**TASK**
The material below contains a line with "Continue the three.js" and a line with "room = inside_at(tops) - PLAY". Copy exactly those two lines and all lines between them.

**RECORDS FOR PROCESSING**
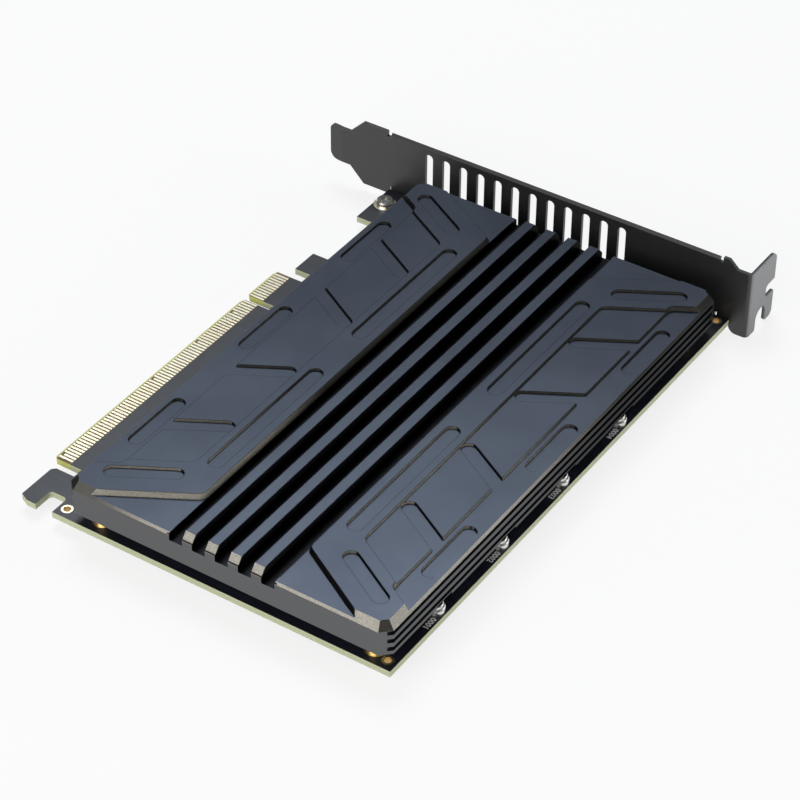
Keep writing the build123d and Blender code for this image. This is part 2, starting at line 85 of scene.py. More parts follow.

* * *

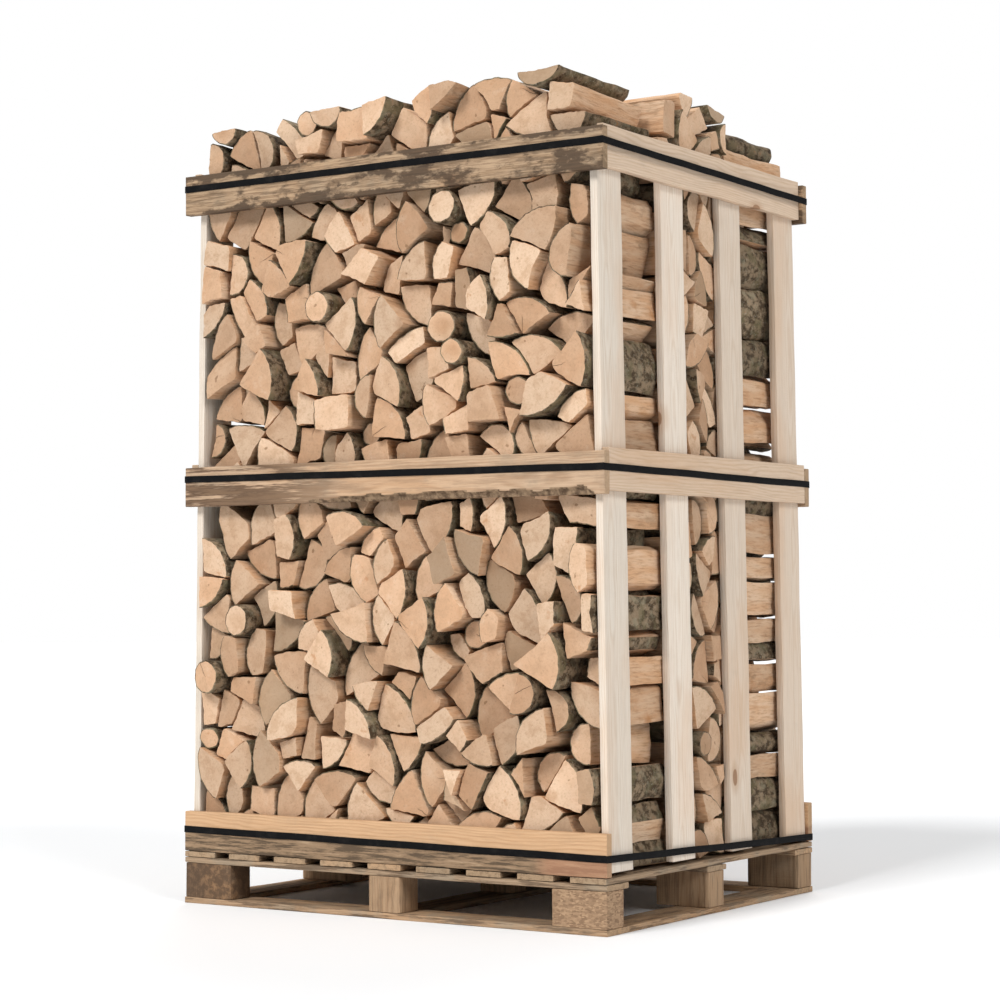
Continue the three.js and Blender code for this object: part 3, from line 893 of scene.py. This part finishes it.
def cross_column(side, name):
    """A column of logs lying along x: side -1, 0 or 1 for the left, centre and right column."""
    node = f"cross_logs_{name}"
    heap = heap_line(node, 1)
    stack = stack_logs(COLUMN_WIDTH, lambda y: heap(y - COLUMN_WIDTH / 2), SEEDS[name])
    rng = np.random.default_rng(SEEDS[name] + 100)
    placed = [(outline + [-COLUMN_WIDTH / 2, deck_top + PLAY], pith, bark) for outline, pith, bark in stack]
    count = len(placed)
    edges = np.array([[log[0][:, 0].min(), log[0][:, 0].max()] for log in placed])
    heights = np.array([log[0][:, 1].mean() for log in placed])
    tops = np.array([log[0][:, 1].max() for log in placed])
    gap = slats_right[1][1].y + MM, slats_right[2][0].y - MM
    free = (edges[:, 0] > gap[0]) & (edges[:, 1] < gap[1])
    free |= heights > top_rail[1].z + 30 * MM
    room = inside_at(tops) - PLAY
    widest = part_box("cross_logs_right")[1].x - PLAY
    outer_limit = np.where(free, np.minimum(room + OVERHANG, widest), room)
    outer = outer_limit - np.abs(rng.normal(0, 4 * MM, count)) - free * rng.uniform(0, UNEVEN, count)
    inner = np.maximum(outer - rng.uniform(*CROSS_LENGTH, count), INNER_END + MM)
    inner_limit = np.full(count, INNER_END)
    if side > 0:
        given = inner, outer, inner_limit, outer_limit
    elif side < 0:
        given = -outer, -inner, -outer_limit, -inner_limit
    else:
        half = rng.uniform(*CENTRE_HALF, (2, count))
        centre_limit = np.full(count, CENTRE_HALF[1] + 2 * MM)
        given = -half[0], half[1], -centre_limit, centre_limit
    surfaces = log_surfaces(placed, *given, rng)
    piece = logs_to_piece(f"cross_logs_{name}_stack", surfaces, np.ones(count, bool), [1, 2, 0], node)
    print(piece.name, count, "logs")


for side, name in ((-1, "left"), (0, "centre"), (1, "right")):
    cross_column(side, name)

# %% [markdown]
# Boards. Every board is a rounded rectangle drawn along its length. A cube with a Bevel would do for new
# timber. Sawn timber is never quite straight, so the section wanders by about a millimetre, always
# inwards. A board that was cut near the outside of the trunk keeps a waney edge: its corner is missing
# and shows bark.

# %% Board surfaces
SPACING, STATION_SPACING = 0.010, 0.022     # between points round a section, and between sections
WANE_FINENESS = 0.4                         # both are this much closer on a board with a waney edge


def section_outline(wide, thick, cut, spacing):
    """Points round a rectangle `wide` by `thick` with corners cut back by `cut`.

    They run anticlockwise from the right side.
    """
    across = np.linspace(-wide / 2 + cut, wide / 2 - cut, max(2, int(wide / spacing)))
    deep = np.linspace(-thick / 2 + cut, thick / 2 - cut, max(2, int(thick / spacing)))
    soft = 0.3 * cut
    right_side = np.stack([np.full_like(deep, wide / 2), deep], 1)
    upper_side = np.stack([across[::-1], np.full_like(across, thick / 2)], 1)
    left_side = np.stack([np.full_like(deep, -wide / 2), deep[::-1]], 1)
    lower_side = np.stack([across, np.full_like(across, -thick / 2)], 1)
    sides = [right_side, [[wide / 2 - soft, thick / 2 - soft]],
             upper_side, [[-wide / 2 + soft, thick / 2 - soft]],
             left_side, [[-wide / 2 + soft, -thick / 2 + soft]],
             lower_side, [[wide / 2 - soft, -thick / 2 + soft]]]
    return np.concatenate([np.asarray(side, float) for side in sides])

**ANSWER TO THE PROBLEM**
Continue the three.js and Blender code for this object: part 3, from line 893 of scene.py. This part finishes it.
def cross_column(side, name):
    """A column of logs lying along x: side -1, 0 or 1 for the left, centre and right column."""
    node = f"cross_logs_{name}"
    heap = heap_line(node, 1)
    stack = stack_logs(COLUMN_WIDTH, lambda y: heap(y - COLUMN_WIDTH / 2), SEEDS[name])
    rng = np.random.default_rng(SEEDS[name] + 100)
    placed = [(outline + [-COLUMN_WIDTH / 2, deck_top + PLAY], pith, bark) for outline, pith, bark in stack]
    count = len(placed)
    edges = np.array([[log[0][:, 0].min(), log[0][:, 0].max()] for log in placed])
    heights = np.array([log[0][:, 1].mean() for log in placed])
    tops = np.array([log[0][:, 1].max() for log in placed])
    gap = slats_right[1][1].y + MM, slats_right[2][0].y - MM
    free = (edges[:, 0] > gap[0]) & (edges[:, 1] < gap[1])
    free |= heights > top_rail[1].z + 30 * MM
    room = inside_at(tops) - PLAY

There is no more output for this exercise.